Really?  On first reading I love the idea of this quote but then...?   I'd love to have all my secrets sucked out of me.  Secrets are not all that precious.  The stuff I wished to conceal when I was trying to make my way, I gladly reveal now.   I like to sit around.  I'm an emotional eater.  I am not against lying although I'm recently adverse to stealing.  I have intimacy problems. I'm full of shame sometimes.  Every successful social encounter leaves me feeling filthy. Yes, filthy.  I still talk too much.  So what?   'So what' to everything. I call it my "so what" cure.  

There are still scenes from the past that make me cringe. Cringe as in hunching my shoulders inward and turning to confront myself.  When I write that sentence the scenes become insignificant.  I call this my "state exactly what is troubling you and it will diminish" cure.  

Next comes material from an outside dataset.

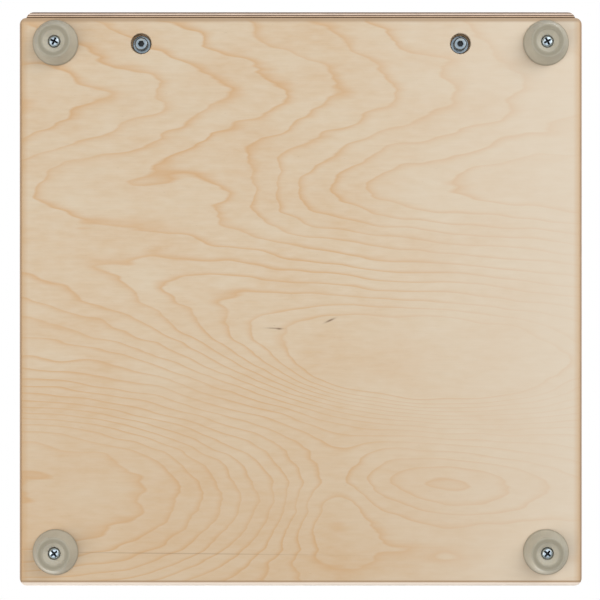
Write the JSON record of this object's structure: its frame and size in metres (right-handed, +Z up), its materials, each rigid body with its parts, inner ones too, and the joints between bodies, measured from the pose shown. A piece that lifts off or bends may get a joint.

The things that are precious to me, images that I remember with a full heart are not secrets at all.  They are small ephemeral moments that catch someone close to me stunned by life.  Yes, life can stun you, good or bad.  In that moment, there are no secrets - just you and the thing itself.  And you can recover. You can recover from almost anything.
I recently saw The Master, and the best scene in that movie is when Phillip Seymour Hoffman sits very close to Joaquin Phoenix and asks him the sort of questions that I wish someone would ask me.
What is the most important thing in your life?  What do you wish would happen more than anything in the world?  What makes you most afraid?  

The answers are not the answers of old: children, health, accidents. 
The most important thing in my life is the ability to keep on going.  More than anything in the world I wish to know myself better.  I am most afraid of fulfilling my childhood dreams.